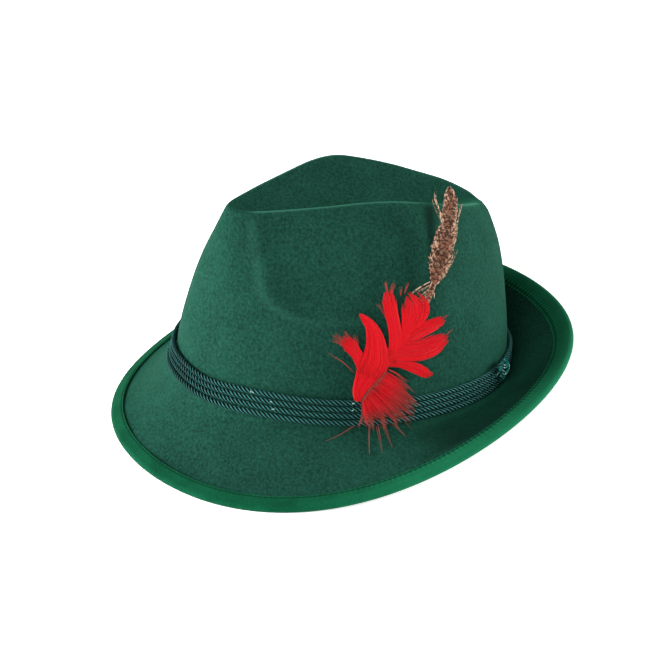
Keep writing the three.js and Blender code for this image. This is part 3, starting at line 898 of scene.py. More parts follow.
def waves(points: np.ndarray, size: float, seed: int) -> np.ndarray:
    """Gives soft random numbers between about -1 and 1 that change over a distance.

    Args:
        points: Places in millimetres.
        size: Distance in millimetres over which the numbers change.
        seed: Which random pattern.

    Returns:
        One number for each place.
    """
    rng = np.random.default_rng(seed)
    total = np.zeros(points.shape[:-1])
    for _ in range(10):
        direction = unit(rng.normal(size=3)) / (size * rng.uniform(0.7, 1.6))
        total += np.sin(2 * np.pi * (points @ direction + rng.uniform()))
    return total / 4.0


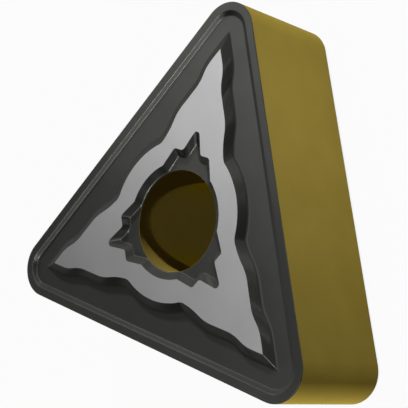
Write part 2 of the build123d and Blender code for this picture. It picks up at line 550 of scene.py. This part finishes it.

■ Exercise
Make a verbatim copy of every entry shown above.

■ Reply to the task
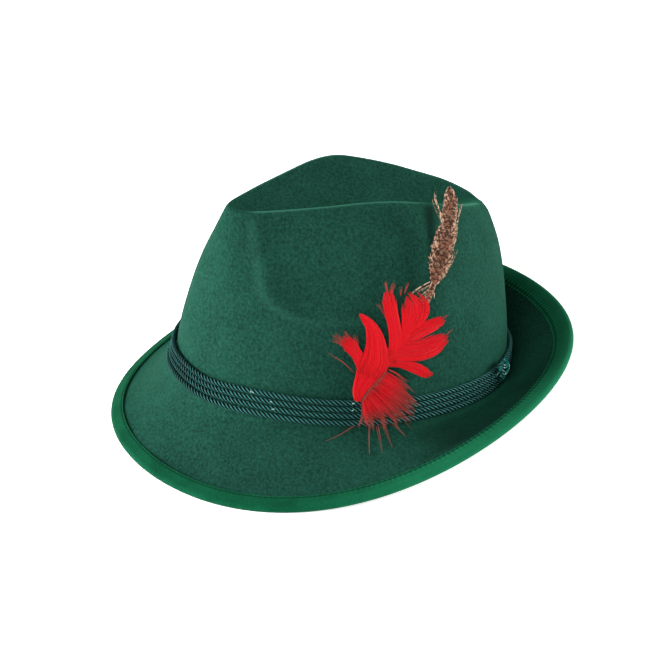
Keep writing the three.js and Blender code for this image. This is part 3, starting at line 898 of scene.py. More parts follow.
def waves(points: np.ndarray, size: float, seed: int) -> np.ndarray:
    """Gives soft random numbers between about -1 and 1 that change over a distance.

    Args:
        points: Places in millimetres.
        size: Distance in millimetres over which the numbers change.
        seed: Which random pattern.

    Returns:
        One number for each place.
    """
    rng = np.random.default_rng(seed)
    total = np.zeros(points.shape[:-1])
    for _ in range(10):
        direction = unit(rng.normal(size=3)) / (size * rng.uniform(0.7, 1.6))
        total += np.sin(2 * np.pi * (points @ direction + rng.uniform()))
    return total / 4.0


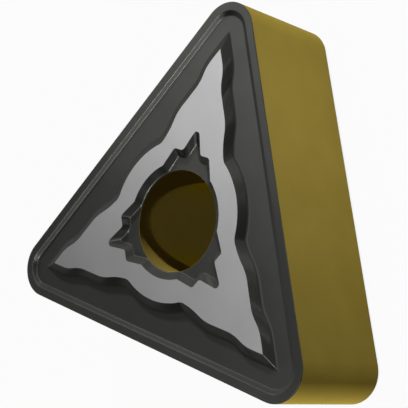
Write part 2 of the build123d and Blender code for this picture. It picks up at line 550 of scene.py. This part finishes it.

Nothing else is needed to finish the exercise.